Desde o ano passado diversas situações consideradas absurdas pelos moradores passaram a ocorrer, ao mesmo tempo que as negociações não avançam. Moradores que mantêm pequenos comércios em suas casas foram notificados e alguns até multados pela prefeitura por não ter alvará de funcionamento.

“Se querem cobrar legalidade, que regularize a nossa situação como o prefeito prometeu. Ele só lembrou da gente na eleição”, protestou Jorge de Santana, 45 anos, que tem um bar onde vende bebidas, doces e itens diversos. Ele recebeu uma multa de R$ 120, mas se recusou a pagar. “Isso aqui é o meu ganha pão. Aqui não tem nada regular, como podem fazer isso?”, questionou.

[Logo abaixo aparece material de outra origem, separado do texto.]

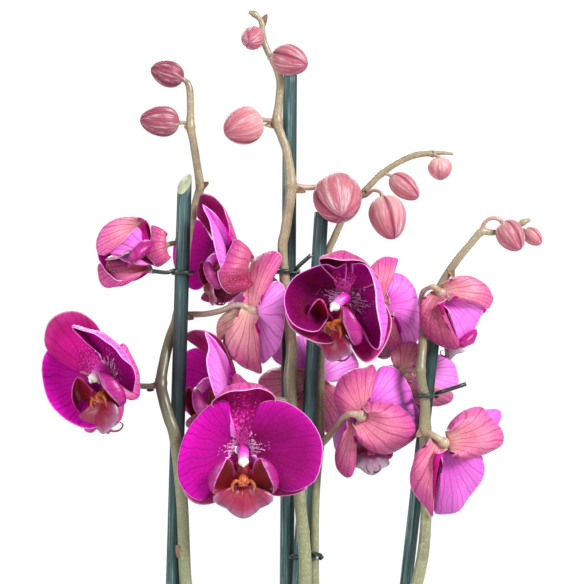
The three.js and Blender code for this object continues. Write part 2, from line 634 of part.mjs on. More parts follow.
    bracts: [[[450, 268, -7], [454, 278, -5]], [[422, 431, 8], [416, 437, 11]], [[419, 371, 10],
      [414, 377, 11]],
      [[425, 309, -8], [419, 307, -6]]],
  },
];

// Buds: the end of each on its stalk, its tip, its width in mm and the turn of its three seams in degrees
const BUDS = [
  { name: 'bud_1', foot: [183.5, 79, -8], tip: [151, 68, -6], width: 15.5, turn: 20 },
  { name: 'bud_2', foot: [179.5, 122.5, -8], tip: [140, 119.5, -5], width: 18.5, turn: 35 },
  { name: 'bud_3', foot: [273, 56, 2], tip: [307, 65, 10], width: 18.5, turn: 10 },
  { name: 'bud_4', foot: [256, 34, -1], tip: [249, 43, 13], width: 13.6, turn: 30 },
  { name: 'bud_5', foot: [261, 119.5, -4], tip: [225, 133, 4], width: 22.5, turn: 15 },
  { name: 'bud_6', foot: [334, 182, -8], tip: [342, 217, 14], width: 28.5, turn: 60 },
  { name: 'bud_7', foot: [439, 157.5, -6], tip: [441, 180, -9], width: 14.2, turn: 60 },
  { name: 'bud_8', foot: [391, 176, -12], tip: [418, 198, -8], width: 14, turn: 25 },
  { name: 'bud_9', foot: [382, 196, -8], tip: [394, 239, -4], width: 22, turn: 40 },
  { name: 'bud_10', foot: [502, 222, -1], tip: [520, 250, 2], width: 16.5, turn: 30 },
  { name: 'bud_11', foot: [525, 229.5, -12], tip: [541, 244, -10], width: 10, turn: 30 },
];

// Stakes: the middle of the top and a lower place, with the radius. The first one is cut on a slant.
const STAKES = [
  { name: 'stake_a', top: [184.5, 184, 0], low: [173, 584, 0], radius: STAKE_RADIUS, slant: 10 },
  { name: 'stake_b', top: [290, 70, -14], low: [287, 584, -14], radius: STAKE_RADIUS, slant: 0 },
  { name: 'stake_c', top: [321.5, 212, -12], low: [299, 584, -6], radius: STAKE_RADIUS, slant: 0 },
  { name: 'stake_d', top: [435, 326, -5], low: [406, 584, -2], radius: THIN_STAKE_RADIUS, slant: 0 },
];

// Wire ties: the places of the bound stem and stake, their radii, and the free end of the wire
const TIES = [
  { name: 'tie_a', stem: [184.5, 272, -11.5, 2.6], pole: [182.1, 272, 0, 4], free: [[167, 272.5, 5],
    [152, 271, 6]] },
  { name: 'tie_b', stem: [283.5, 272, -4, 2.9], pole: [288.8, 272, -14, 4], free: [[297, 268, -3],
    [311, 255, 0]] },
  { name: 'tie_c', stem: [424.2, 396, 8, 2.9], pole: [427.4, 396, -4.2, 3.5], free: [[441, 392, 8],
    [466, 384, 10]] },
  { name: 'tie_d', stem: [313.6, 556, -9.5, 2.8], pole: [300.7, 556, -6.5, 4], free: [[312, 553, -2],
    [317, 558, 2]] },
];

// Crowns: their axis in mm and the headings of their roots in degrees from +X
const CROWNS = [
  { name: 'plant_crown_a', x: -22, y: 0, roots: [100, 200, 300] },
  { name: 'plant_crown_b', x: 34, y: 0, roots: [80, 250, 330] },
];

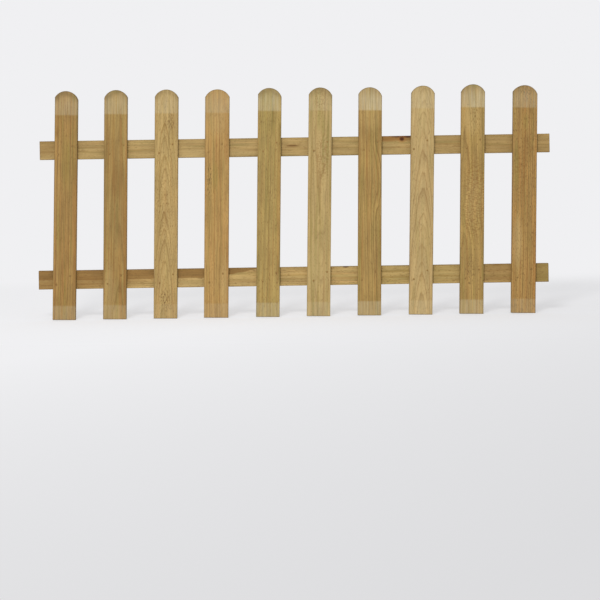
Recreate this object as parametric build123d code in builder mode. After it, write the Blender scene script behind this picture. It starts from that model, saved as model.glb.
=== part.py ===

Outro caso foi a prisão sem justificativa de Alessandra. Ela foi abordada por dois policiais a paisana que se disseram assistentes sociais e a levaram para 77ª Delegacia Policial, no bairro de Santa Cecília. Mas no local não havia qualquer acusação contra ela. “Eles se nagavam a reconhecer que houve um abuso, mas com apoio da Defensoria Pública conseguimos um comprovante de que fui detida sem motivo. É claro que foi uma intimidação”, avaliou a liderança.

A área onde está a favela do Moinho é alvo de disputa judicial entre os moradores, os donos e a prefeitura da capital. Na gestão de Gilberto Kassab (PSD, 2006-2012), o executivo municipal ingressou com uma ação para comprar o terreno dos dois particulares. A compra levaria à desapropriação do terreno e a comunidade seria removida.

Em 2008, a Associação de Moradores da favela do Moinho ingressou na Justiça com uma ação coletiva de usucapião, com apoio jurídico do Escritório Modelo da Pontifícia Universidade Católica (PUC). Em abril do mesmo ano, o juiz federal José Marcos Lunardelli decidiu favoravelmente aos moradores, assegurando a posse do terreno até o julgamento final da ação, que ainda não tem data para ocorrer.